So after reading my last two blog posts, you might be worried that in fact Australia is in a price bubble. Well with all the charts we have seen, have a look at this one.



How can anyone is their right mind think that house prices in Australia are based on real market fundamentals when the correlation of household debt to GDP ratio chart is exactly the same as the real housing price chart. I have overlayed these in photoshop for you to see.




There is not much more evidence you need to see that house prices are not connected to housing fundamentals of supply and demand, but they are instead connected to lending fundamentals of debt and borrowing. The more we are allowed to borrow, the higher the prices will go up. It is absolutely insane, and you should be angry.

Soos goes on to say:

"Another indicator is the rising levels of household debt used to speculate on housing prices. Household debt is overwhelmingly composed of mortgage debt, whereas personal debt is a small fraction. Figure shows the recent and considerable increase in the household debt to GDP ratio, peaking at 97 per cent in 2010 when housing prices did the same. The ratio has fallen slightly to 93 per cent, which may explain the falls in property values over the last two years, including the historically-low growth in housing finance data (Housing finance misses expectations in November, January 14)."

"A troubling fact is that almost 60% of investor loans are interest-only (25% for owner-occupier loans), signifying the speculative motive of property owners,"

"Investors were then dependent upon rising capital values in order to realise a profit at sale and to cover the cost of mortgage debt... This resembles the terminal Ponzi phase, where housing prices and the household debt to GDP ratio have boomed while net income losses have escalated."
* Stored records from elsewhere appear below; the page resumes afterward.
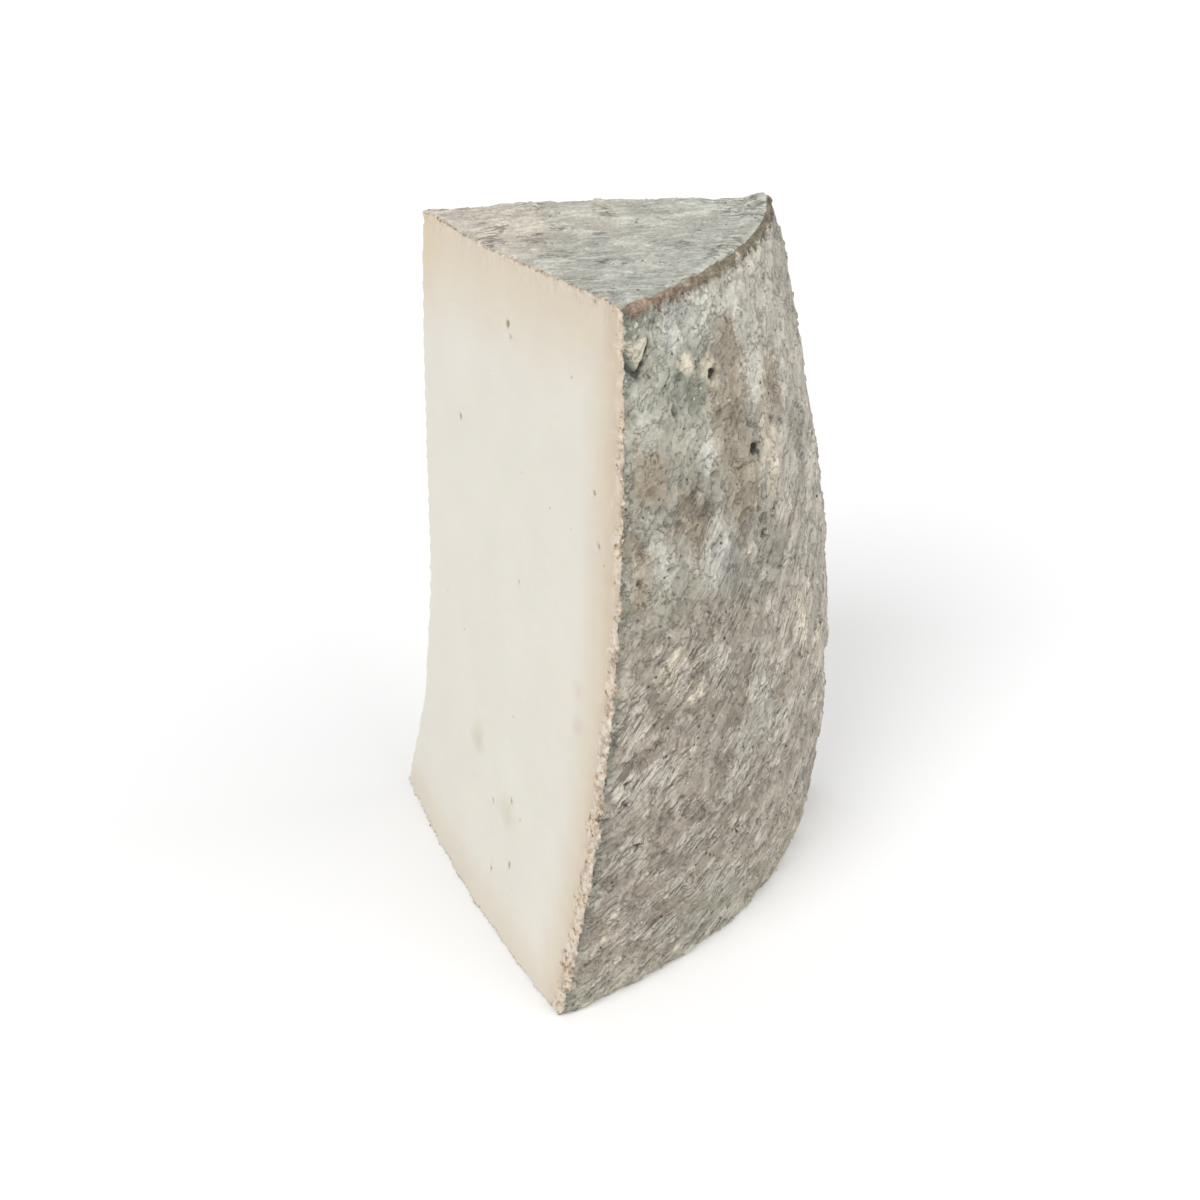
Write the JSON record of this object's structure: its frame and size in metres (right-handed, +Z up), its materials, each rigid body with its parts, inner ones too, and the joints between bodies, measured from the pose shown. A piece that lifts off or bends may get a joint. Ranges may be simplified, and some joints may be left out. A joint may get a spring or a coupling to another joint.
{
  "type": "cheese wheel wedge",
  "caption": "Wedge of a drum-shaped cheese wheel with a grey natural rind and two ivory cut faces, standing on its base.",
  "frame": {"origin": "centre of the bounding box, on the flat base that the wedge stands on", "axes": "+Z up, along the wheel's own axis; +X from the tip of the wedge to the middle of its rind"},
  "size_m": [0.113, 0.1094, 0.1579],
  "materials": {
    "cheese": "ivory paste on the two cut faces, grey and brown mould rind elsewhere, matte"
  },
  "bodies": {
    "root": {"cheese_wedge": "cheese"}
  },
  "joints": []
}
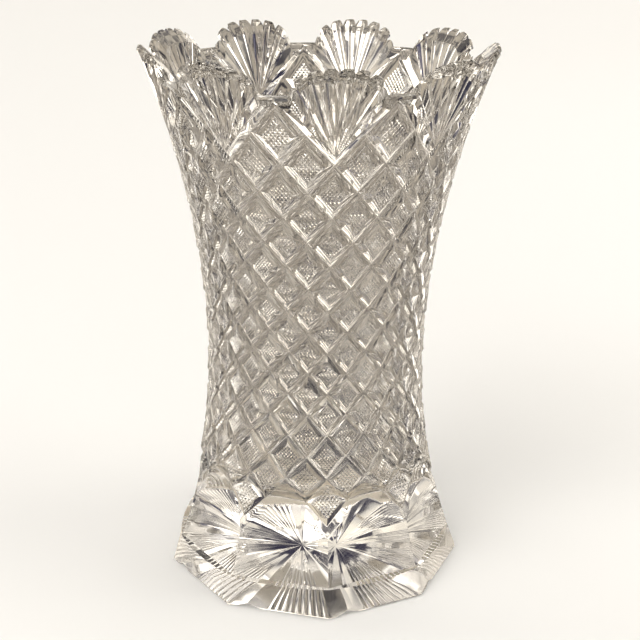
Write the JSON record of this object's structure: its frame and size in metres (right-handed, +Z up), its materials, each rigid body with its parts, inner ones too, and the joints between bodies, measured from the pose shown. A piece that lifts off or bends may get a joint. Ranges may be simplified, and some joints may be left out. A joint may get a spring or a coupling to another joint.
{
  "type": "flower vase",
  "caption": "Clear cut-glass corset vase with a diamond-cut body, fans under a scalloped rim and a flared star-cut foot; holds water and cut flowers",
  "frame": {"origin": "centre of the face the vase stands on", "axes": "+Z up along the vase's axis, -Y towards the middle of a rim lobe and a corner of the foot"},
  "size_m": [0.1584, 0.1572, 0.254],
  "materials": {
    "clear_lead_glass": "polished"
  },
  "bodies": {
    "root": {"glass_vase": "clear_lead_glass"}
  },
  "joints": []
}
"Accordingly, by these measures, the evidence suggests that the residential property market is currently experiencing a bubble, with prices detached from fundamental valuations... This appears to be the largest bubble on record, orders of magnitude larger than all preceding bubbles... When it does burst, heavily indebted property owners (recent home-buyers, negative gearers) will experience financial trouble, including the economy at large."

Professor Steven Keen recently commented on Today Tonight that what may cause the Housing Bubble to continue are "pollution refugees" who are wealthy Chinese investors that can compete in the Aussie market for new homes. This even playing field between the domestic and international players is one that is unique to Australia. In my opinion this is a slap in the face to the Australian public, not to mention a sloppy short-sighted way of boosting the housing market.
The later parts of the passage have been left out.